→ WORK TO BE COMPLETED: Every line below that mentions the word "hinge" should be copied out.

------ COLLECTED DATA ------

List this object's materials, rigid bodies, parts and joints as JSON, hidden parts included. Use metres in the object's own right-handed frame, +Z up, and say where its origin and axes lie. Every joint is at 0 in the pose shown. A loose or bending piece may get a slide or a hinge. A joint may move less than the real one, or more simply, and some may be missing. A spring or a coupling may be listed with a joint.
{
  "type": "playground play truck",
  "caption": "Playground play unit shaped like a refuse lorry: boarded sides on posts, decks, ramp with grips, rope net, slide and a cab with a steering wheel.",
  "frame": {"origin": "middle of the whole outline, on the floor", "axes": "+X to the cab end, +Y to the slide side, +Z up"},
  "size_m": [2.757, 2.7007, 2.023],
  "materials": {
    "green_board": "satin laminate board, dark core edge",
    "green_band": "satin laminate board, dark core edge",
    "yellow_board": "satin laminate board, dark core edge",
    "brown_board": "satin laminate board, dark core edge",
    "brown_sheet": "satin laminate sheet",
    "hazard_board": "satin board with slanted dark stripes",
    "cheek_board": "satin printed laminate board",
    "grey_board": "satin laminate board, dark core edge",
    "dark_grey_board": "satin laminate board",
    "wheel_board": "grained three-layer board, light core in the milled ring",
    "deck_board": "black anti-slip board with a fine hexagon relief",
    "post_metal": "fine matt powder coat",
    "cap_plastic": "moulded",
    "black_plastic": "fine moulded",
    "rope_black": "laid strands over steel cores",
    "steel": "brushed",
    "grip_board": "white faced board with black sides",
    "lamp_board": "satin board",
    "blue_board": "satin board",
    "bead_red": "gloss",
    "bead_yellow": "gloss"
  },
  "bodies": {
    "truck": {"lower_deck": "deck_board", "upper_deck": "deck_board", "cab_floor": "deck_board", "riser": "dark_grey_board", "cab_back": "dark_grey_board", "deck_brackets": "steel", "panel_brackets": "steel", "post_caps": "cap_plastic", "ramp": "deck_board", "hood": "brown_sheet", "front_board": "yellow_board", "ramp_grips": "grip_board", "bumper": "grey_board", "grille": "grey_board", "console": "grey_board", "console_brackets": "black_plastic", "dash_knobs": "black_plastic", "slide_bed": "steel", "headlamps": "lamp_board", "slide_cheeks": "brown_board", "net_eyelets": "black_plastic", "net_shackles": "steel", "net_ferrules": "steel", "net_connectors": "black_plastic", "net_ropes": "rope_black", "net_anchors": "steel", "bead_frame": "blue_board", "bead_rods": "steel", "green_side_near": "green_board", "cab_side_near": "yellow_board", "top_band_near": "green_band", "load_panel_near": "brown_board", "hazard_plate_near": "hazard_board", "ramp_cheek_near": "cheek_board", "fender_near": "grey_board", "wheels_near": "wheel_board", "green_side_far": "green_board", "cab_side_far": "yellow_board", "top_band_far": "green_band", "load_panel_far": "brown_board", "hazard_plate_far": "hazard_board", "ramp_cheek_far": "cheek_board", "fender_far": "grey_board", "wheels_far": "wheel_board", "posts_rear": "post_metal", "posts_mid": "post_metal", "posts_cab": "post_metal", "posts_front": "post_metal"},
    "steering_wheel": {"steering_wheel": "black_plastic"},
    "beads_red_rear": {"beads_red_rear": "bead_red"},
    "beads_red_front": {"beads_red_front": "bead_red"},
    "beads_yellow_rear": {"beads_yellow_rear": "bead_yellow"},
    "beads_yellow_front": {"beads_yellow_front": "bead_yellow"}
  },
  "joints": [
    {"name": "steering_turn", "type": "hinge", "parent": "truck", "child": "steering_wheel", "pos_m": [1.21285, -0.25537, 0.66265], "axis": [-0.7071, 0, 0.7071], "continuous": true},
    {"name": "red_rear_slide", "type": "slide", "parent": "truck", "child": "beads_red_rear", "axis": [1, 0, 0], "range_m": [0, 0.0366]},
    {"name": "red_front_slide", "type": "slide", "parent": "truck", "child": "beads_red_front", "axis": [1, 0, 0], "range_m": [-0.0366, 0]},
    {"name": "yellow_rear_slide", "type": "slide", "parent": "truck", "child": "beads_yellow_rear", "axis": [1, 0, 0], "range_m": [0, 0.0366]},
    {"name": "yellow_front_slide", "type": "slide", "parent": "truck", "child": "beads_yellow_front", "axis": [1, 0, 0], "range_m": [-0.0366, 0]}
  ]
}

------

→ WRITTEN RESPONSE:
List this object's materials, rigid bodies, parts and joints as JSON, hidden parts included. Use metres in the object's own right-handed frame, +Z up, and say where its origin and axes lie. Every joint is at 0 in the pose shown. A loose or bending piece may get a slide or a hinge. A joint may move less than the real one, or more simply, and some may be missing. A spring or a coupling may be listed with a joint.
    {"name": "steering_turn", "type": "hinge", "parent": "truck", "child": "steering_wheel", "pos_m": [1.21285, -0.25537, 0.66265], "axis": [-0.7071, 0, 0.7071], "continuous": true},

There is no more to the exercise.